[begin INFORMATION PROVIDED]

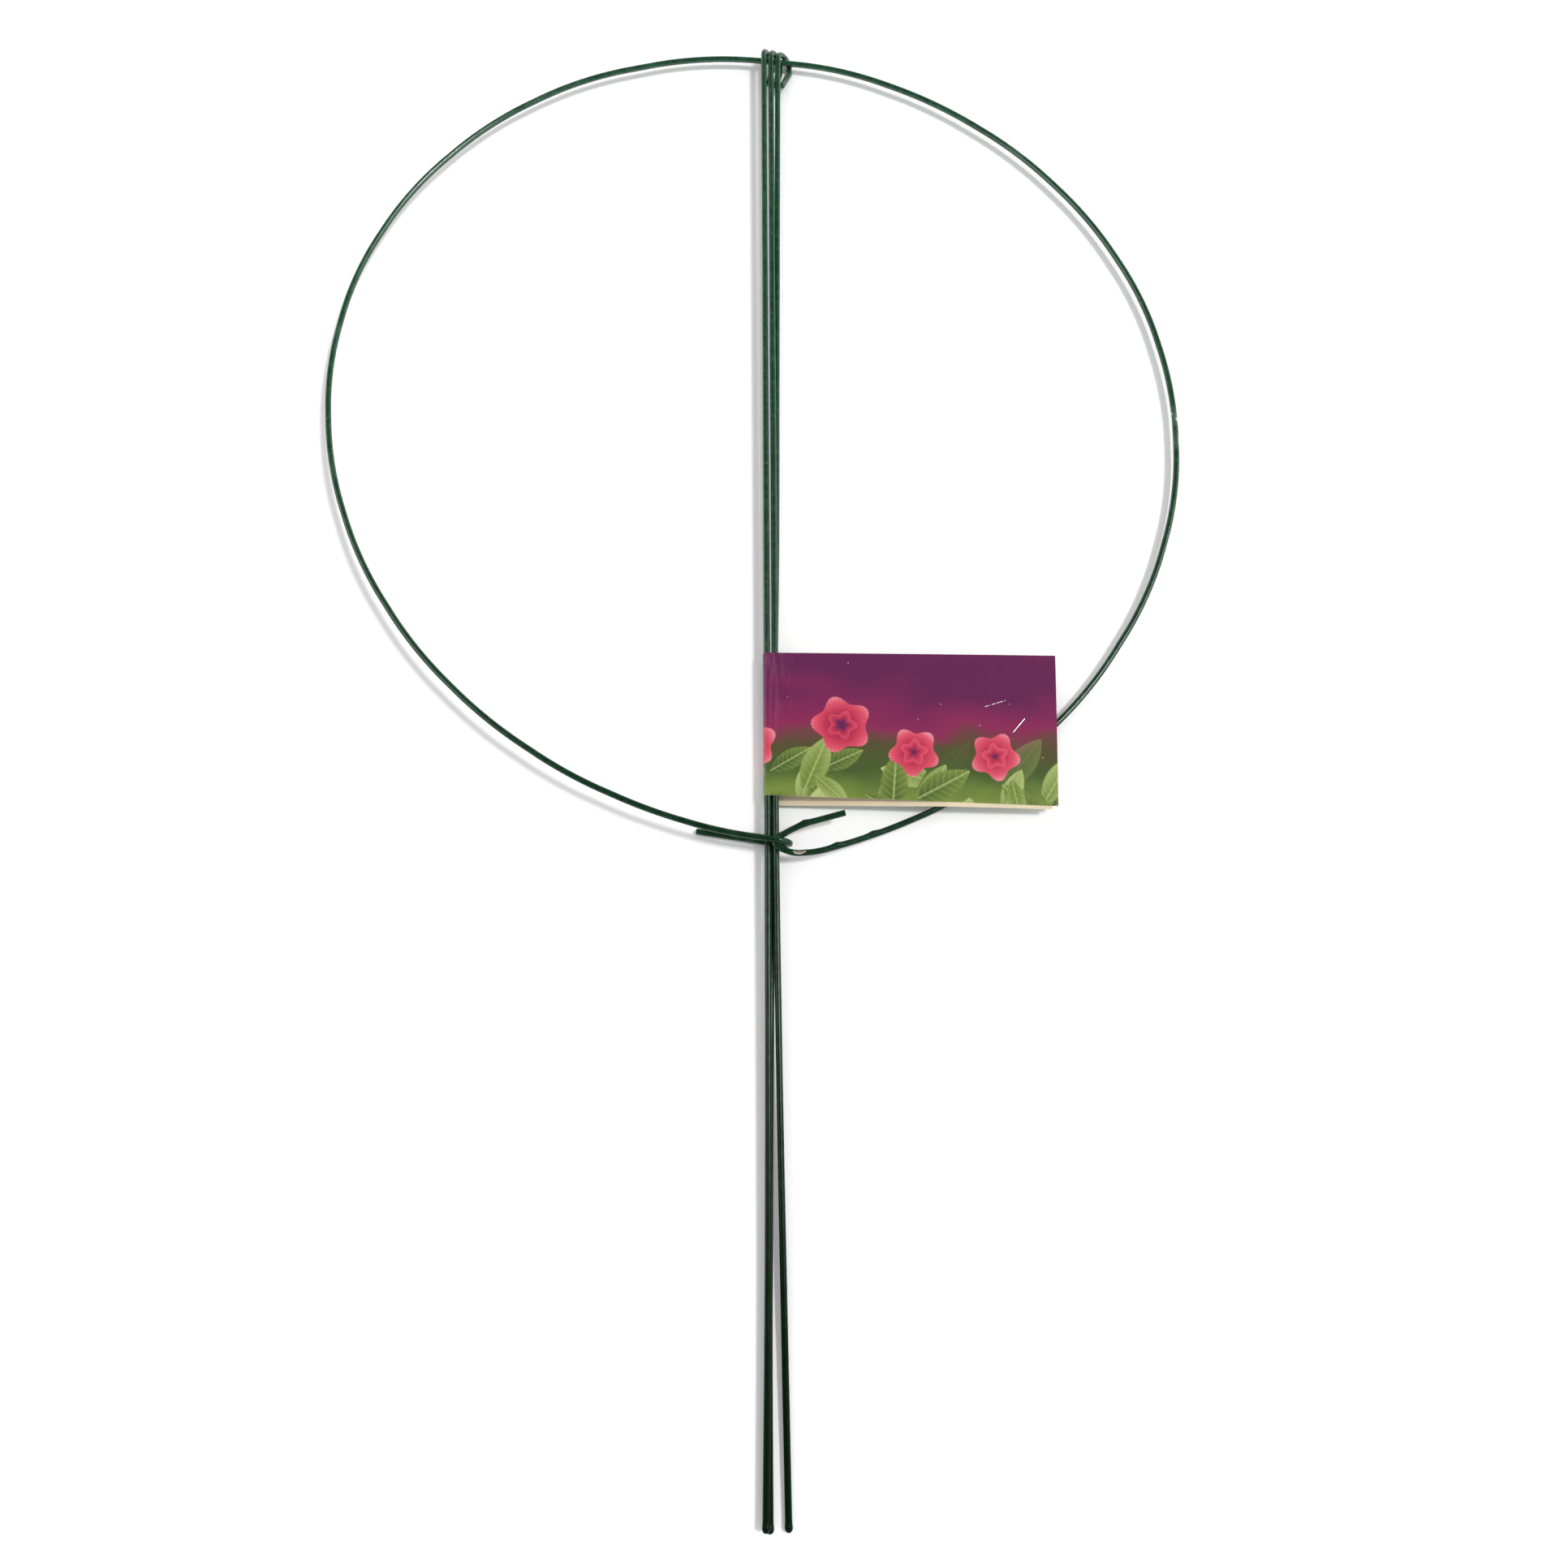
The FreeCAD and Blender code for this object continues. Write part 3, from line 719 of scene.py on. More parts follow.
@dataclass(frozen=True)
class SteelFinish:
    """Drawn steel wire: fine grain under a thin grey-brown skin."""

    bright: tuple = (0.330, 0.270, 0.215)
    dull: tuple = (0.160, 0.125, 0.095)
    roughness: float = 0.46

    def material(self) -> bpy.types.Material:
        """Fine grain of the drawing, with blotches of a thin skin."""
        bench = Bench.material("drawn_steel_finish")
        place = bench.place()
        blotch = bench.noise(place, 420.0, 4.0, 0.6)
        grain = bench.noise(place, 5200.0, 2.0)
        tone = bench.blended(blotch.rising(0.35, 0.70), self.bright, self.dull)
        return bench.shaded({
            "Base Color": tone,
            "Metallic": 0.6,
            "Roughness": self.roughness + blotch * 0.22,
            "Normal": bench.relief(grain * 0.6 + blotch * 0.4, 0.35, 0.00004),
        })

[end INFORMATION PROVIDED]

## EXERCISE OBJECTIVE
Copy all the lines, exactly.

## COMPLETED TASK
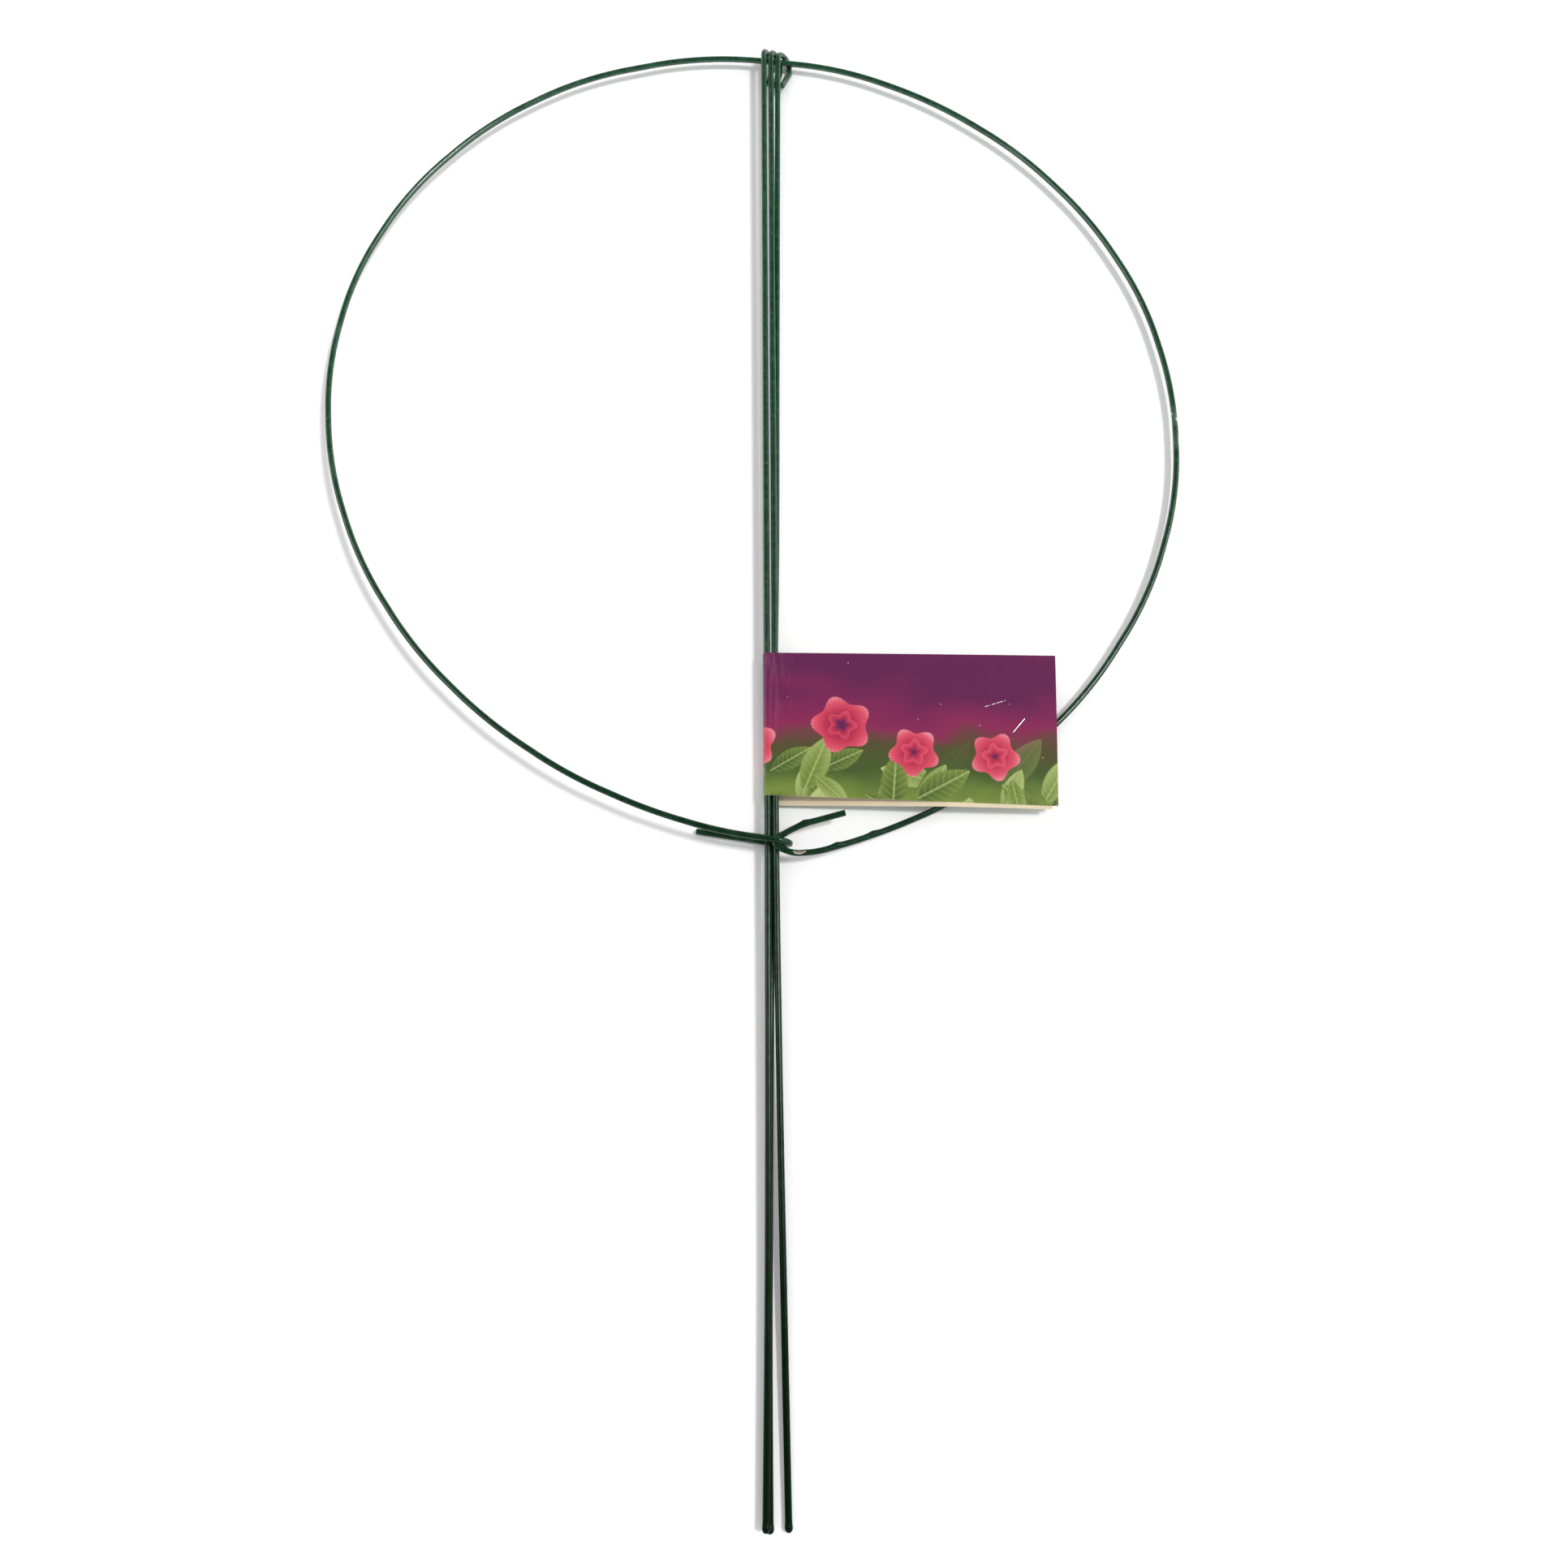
The FreeCAD and Blender code for this object continues. Write part 3, from line 719 of scene.py on. More parts follow.
@dataclass(frozen=True)
class SteelFinish:
    """Drawn steel wire: fine grain under a thin grey-brown skin."""

    bright: tuple = (0.330, 0.270, 0.215)
    dull: tuple = (0.160, 0.125, 0.095)
    roughness: float = 0.46

    def material(self) -> bpy.types.Material:
        """Fine grain of the drawing, with blotches of a thin skin."""
        bench = Bench.material("drawn_steel_finish")
        place = bench.place()
        blotch = bench.noise(place, 420.0, 4.0, 0.6)
        grain = bench.noise(place, 5200.0, 2.0)
        tone = bench.blended(blotch.rising(0.35, 0.70), self.bright, self.dull)
        return bench.shaded({
            "Base Color": tone,
            "Metallic": 0.6,
            "Roughness": self.roughness + blotch * 0.22,
            "Normal": bench.relief(grain * 0.6 + blotch * 0.4, 0.35, 0.00004),
        })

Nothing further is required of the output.